Superstars und Staatspräsidenten als Partygäste
Zurück in Montenegro läuft derweil der Soundcheck für die große Party am Abend. US-Superstar Wyclef Jean wird spielen, die Grammy-Gewinner Akon und Eve sind auch gebucht. Die Hostessen werden diesmal nicht schwarze, sondern weiße Perücken tragen, und es wird teuren Wodka aus Magnum-Flaschen geben, auf denen das Logo von Arton Capital prangt und die von innen beleuchtet sind. Es werden wunderbare PR-Bilder entstehen.
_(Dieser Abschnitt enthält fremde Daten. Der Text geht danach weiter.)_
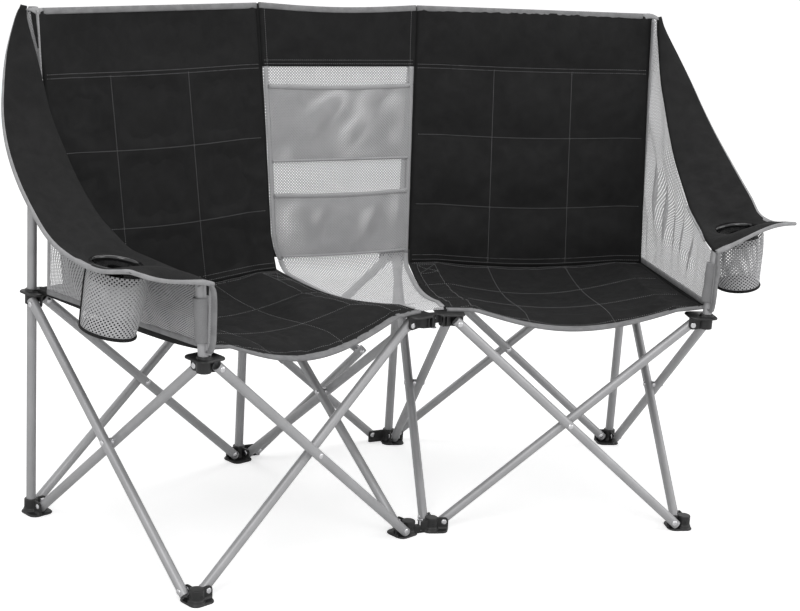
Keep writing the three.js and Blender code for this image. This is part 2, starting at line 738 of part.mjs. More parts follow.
// The panel's edge beside a back and a seat: distance in front of the rear pole, and height.
function middleEdge() {
  const seatEdge = (share) => seatUnderside(0, share) + seamThickness / 2;
  const bendAlong = backLean + middleBend;
  const bendHeight = backFoot(0) + middleBend;
  const bendShare = middleBend / (backHeight - backFoot(0));
  const path = new THREE.Path().moveTo(middleTopOffset, backHeight);
  path.lineTo(backOffset(bendShare) + seamThickness / 2, bendHeight);
  path.quadraticCurveTo(backLean, backFoot(0), bendAlong, seatEdge(bendAlong / cornerSpacing));
  const along = middleSeatShares.map((share) => new THREE.Vector2(share * cornerSpacing, seatEdge(share)));
  const tipHeight = hubPlateTop + seatingGap + middlePanelThickness / 2;
  const tip = new THREE.Vector2(cornerSpacing - middleTipInset, tipHeight);
  return path.splineThru([...along, tip]);
}

const middlePath = middleEdge();

function middlePoint(u, v) {
  const at = middlePath.getPointAt(THREE.MathUtils.clamp(v, 0, 1));
  const [left, right] = [-1, 1].map((side) => {
    const corner = (side * middleGap) / 2;
    const out = side * toeInAngle;
    const back = cornerSpacing - at.x;
    const x = corner + back * Math.sin(out) - side * fabricGap * Math.cos(out);
    return new THREE.Vector3(x, back * Math.cos(out) + fabricGap * Math.sin(toeInAngle), at.y);
  });
  const point = left.lerp(right, u);
  const onSeat = THREE.MathUtils.clamp((v - middleBackShare) / (middleFrontShare - middleBackShare), 0, 1);
  point.z -= middleSag * 4 * u * (1 - u) * Math.sin(onSeat * Math.PI);
  return point;
}

function middlePanel() {
  const [across, along] = [evenShares(panelSteps), evenShares(middleSteps)];
  return sheet(middlePoint, () => middlePanelThickness, across, along);
}

// A mesh pocket that lies on the middle panel between two shares of the panel's length.
function pocket([top, foot]) {
  const lift = middlePanelThickness / 2 + seatingGap + pocketThickness / 2;
  const point = (u, v) => {
    const along = THREE.MathUtils.lerp(top, foot, v);
    const across = THREE.MathUtils.lerp(pocketMarginShare, 1 - pocketMarginShare, u);
    const slope = middlePoint(across, foot).sub(middlePoint(across, top));
    const forward = new THREE.Vector3(0, slope.z, -slope.y).normalize();
    return middlePoint(across, along).addScaledVector(forward, lift);
  };
  return sheet(point, () => pocketThickness, evenShares(panelSteps), evenShares(panelSteps));
}

// Assembly

// The corners of a chair clockwise from above, each with the edge to the next corner and its place
// as shares of the corner spacing.
const chairs = [
  {
    side: "left",
    outward: -1,
    corners: [
      { name: "front_inner", edge: "front", placeShares: [0, 0] },
      { name: "front_outer", edge: "side", placeShares: [-1, 0] },
      { name: "rear_outer", edge: "back", placeShares: [-1, 1] },
      { name: "rear_inner", edge: "inner", placeShares: [0, 1] },
    ],
  },
  {
    side: "right",
    outward: 1,
    corners: [
      { name: "front_outer", edge: "front", placeShares: [1, 0] },
      { name: "front_inner", edge: "inner", placeShares: [0, 0] },
      { name: "rear_inner", edge: "back", placeShares: [0, 1] },
      { name: "rear_outer", edge: "side", placeShares: [1, 1] },
    ],
  },
];

function cornerPieces({ side, outward, corners }, number) {
  const { name, edge, placeShares } = corners[number];
  const direction = (other) => {
    const [x, y] = other.placeShares.map((share, axis) => share - placeShares[axis]);
    return Math.atan2(y, x);
  };
  const next = corners[(number + 1) % corners.length];
  const previous = corners[(number + corners.length - 1) % corners.length];
  const ears = [next, previous].map((other) => ({ angle: direction(other), reach: pivotReach }));
  const towardsMiddle = outward > 0 ? Math.PI + toeInAngle : -toeInAngle;
  if (name === "rear_inner") ears.push({ angle: towardsMiddle, reach: middlePivotReach });
  const isMiddle = name === "front_inner";
  const stack = outward > 0 ? hingeEyeHeight + seatingGap : 0;
  const hingeAt = (low) => (isMiddle ? hingeHalf(towardsMiddle, low + stack) : noHinge);
  const group = new THREE.Group();
  group.position.set(placeShares[0] * cornerSpacing, placeShares[1] * cornerSpacing, 0);
  group.add(named(`${side}_${name}_foot`, foot(ears, hingeAt(footHingeFoot)), blackPlastic));
  group.add(named(`${side}_${name}_hub`, hub(ears, hingeAt(hubHingeFoot), !isMiddle), blackPlastic));
  const stand = (low, high) => {
    const ends = [low, high].map((height) => new THREE.Vector3(0, 0, height));
    return pipe(...ends, tubeRadius, tubeWall, tubeSides);
  };
  if (name.startsWith("rear")) {
    const pole = stand(socketFloor + seatingGap, poleTop);
    group.add(named(`${side}_${name.replace("rear_", "")}_pole`, pole, greySteel));
  }
  if (name === "front_outer") {
    const post = stand(hubPivotHeight - hubCollarDrop, armUnderside - seatingGap);
    group.add(named(`${side}_arm_post`, post, greySteel));
  }
  const edgeGroup = new THREE.Group();
  edgeGroup.rotation.z = direction(next);
  edgeGroup.add(...edgeTubes(`${side}_${edge}`));
  return group.add(edgeGroup);
}

function chairGroup(chair) {
  const { side, outward } = chair;
  const group = new THREE.Group();
  group.position.x = (outward * middleGap) / 2;
  group.rotation.z = -outward * toeInAngle;
  for (let number = 0; number < chair.corners.length; number++) group.add(cornerPieces(chair, number));
  group.add(named(`${side}_seat`, seat(outward), blackFabric));
  group.add(named(`${side}_back`, back(outward), blackFabric));
  group.add(named(`${side}_arm`, arm(outward), blackFabric));
  group.add(named(`${side}_side_mesh`, sideMesh(outward), lightMesh));
  group.add(named(`${side}_cup_pouch`, cupPouch(outward), lightMesh));
  group.add(named(`${side}_cup_ring`, cupRing(outward), glossyTrim));
  return group;
}

const loveseat = new THREE.Group();
loveseat.add(...chairs.map(chairGroup), middleScissor(), ...hingePins());
loveseat.add(named("middle_panel", middlePanel(), lightMesh));
loveseat.add(named("upper_pocket", pocket(upperPocketShares), lightMesh));
loveseat.add(named("lower_pocket", pocket(lowerPocketShares), lightMesh));

// The whole object is centred over the origin and stands on the floor.
loveseat.updateMatrixWorld(true);
const box = new THREE.Box3().setFromObject(loveseat, true);
loveseat.position.set(-(box.min.x + box.max.x) / 2, -(box.min.y + box.max.y) / 2, -box.min.z);

export default loveseat;
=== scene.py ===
# Folding camping loveseat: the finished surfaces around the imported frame.
# Metres, +Z up, and the sitters face -Y.
import json
import math

import bmesh
import bpy
import numpy as np
from mathutils import Matrix, Vector
from mathutils.bvhtree import BVHTree


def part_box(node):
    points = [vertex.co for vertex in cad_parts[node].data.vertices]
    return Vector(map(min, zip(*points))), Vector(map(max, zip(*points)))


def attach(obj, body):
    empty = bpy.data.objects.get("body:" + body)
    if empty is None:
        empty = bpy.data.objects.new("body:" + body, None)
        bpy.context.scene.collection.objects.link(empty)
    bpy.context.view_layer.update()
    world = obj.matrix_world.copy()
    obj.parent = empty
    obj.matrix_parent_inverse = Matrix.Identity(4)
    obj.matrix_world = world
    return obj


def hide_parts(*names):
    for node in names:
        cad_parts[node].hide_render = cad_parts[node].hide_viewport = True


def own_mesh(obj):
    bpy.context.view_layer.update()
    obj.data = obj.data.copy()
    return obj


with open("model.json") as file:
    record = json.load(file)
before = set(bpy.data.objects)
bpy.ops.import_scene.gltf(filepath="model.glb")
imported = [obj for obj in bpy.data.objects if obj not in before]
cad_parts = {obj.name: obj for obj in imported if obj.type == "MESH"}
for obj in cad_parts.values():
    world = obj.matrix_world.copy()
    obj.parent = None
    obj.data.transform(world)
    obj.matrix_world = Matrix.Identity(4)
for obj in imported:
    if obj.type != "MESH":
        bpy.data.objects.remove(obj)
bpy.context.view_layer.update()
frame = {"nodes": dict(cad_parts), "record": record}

MM = 0.001

# Frame
PIVOT_REACH = 25 * MM
FOOT_PIVOT = 18 * MM
HUB_PIVOT = 422 * MM
TUBE_RADIUS = 9 * MM
TUBE_WALL = 1 * MM
TUBE_REACH = 10 * MM  # tube beyond its end rivets
TUBE_OFFSET = 11.4 * MM  # tube axis beside the plane of its edge
EAR_THICKNESS = 4 * MM
EAR_MARGIN = 9 * MM
EAR_STEPS = 10
RIVET_RADIUS = 5.5 * MM
RIVET_HEIGHT = 1.7 * MM
RIVET_SINK = 1.3 * MM  # rivet head pressed into the tube
WASHER_RADIUS = 6.5 * MM
FOOT_SIZE = 50 * MM
HUB_SIZE = 56 * MM
PLATE_CORNER = 14 * MM
PLATE_STEP = 1.5 * MM  # narrower upper part of a plate, at each side
RIM = 1 * MM
CHAMFER = 0.8 * MM
BRACE = 3 * MM  # how much thicker an ear is where it meets its plate
BRACE_RISE = 2.5 * MM
PLATE_SHIFT = 8 * MM
FOOT_PLATE = 4 * MM
SOCKET_RADIUS = 13 * MM
SOCKET_HEIGHT = 28 * MM
ROOT_HEIGHT = 9 * MM
HUB_PLATE_LOW = 437 * MM
HUB_PLATE_TOP = 441 * MM
COLLAR_RADIUS = 12.8 * MM
COLLAR_LOW = 416 * MM
COLLAR_TOP = 445 * MM
MIDDLE_GAP = 50 * MM
HINGE_EYE = 10 * MM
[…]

Ob Armand Arton der größte Passverkäufer der Welt ist oder nur einer der größten, das wird nebensächlich sein, denn auf jeden Fall schmeißt er für seine Kunden, für die VIPs und die Politiker die größte Party. Ein Spitzenlobbyist in Sachen Passhandel.
Wohl deshalb findet sein "Global Citizen Forum" auch in Montenegro statt. Das Land - nebenbei ein aussichtsreicher EU-Beitrittskandidat - will auch demnächst seinen Pass verkaufen. Premierminister Duško Marković, der fast für die gesamte Dauer der zweitägigen Veranstaltung vor Ort ist, hält große Stücke auf Arton. "Seine Ideen sind sehr wertvoll für uns", sagt der Regierungschef, "wir werden mit ihm kooperieren". Armand Arton wird also bald einen Pass mehr im Angebot haben.
Und was ist aus dem Altruismus geworden? Am Ende kommen bei der „Wohltätigkeits-Party“ rund 400.000 US Dollar für den Aufbau einer Schule sowie 50.000 US Dollar für die Cherie Blair Stiftung zusammen. Viel Geld, aber es würde nicht für einen einzigen EU-Pass reichen.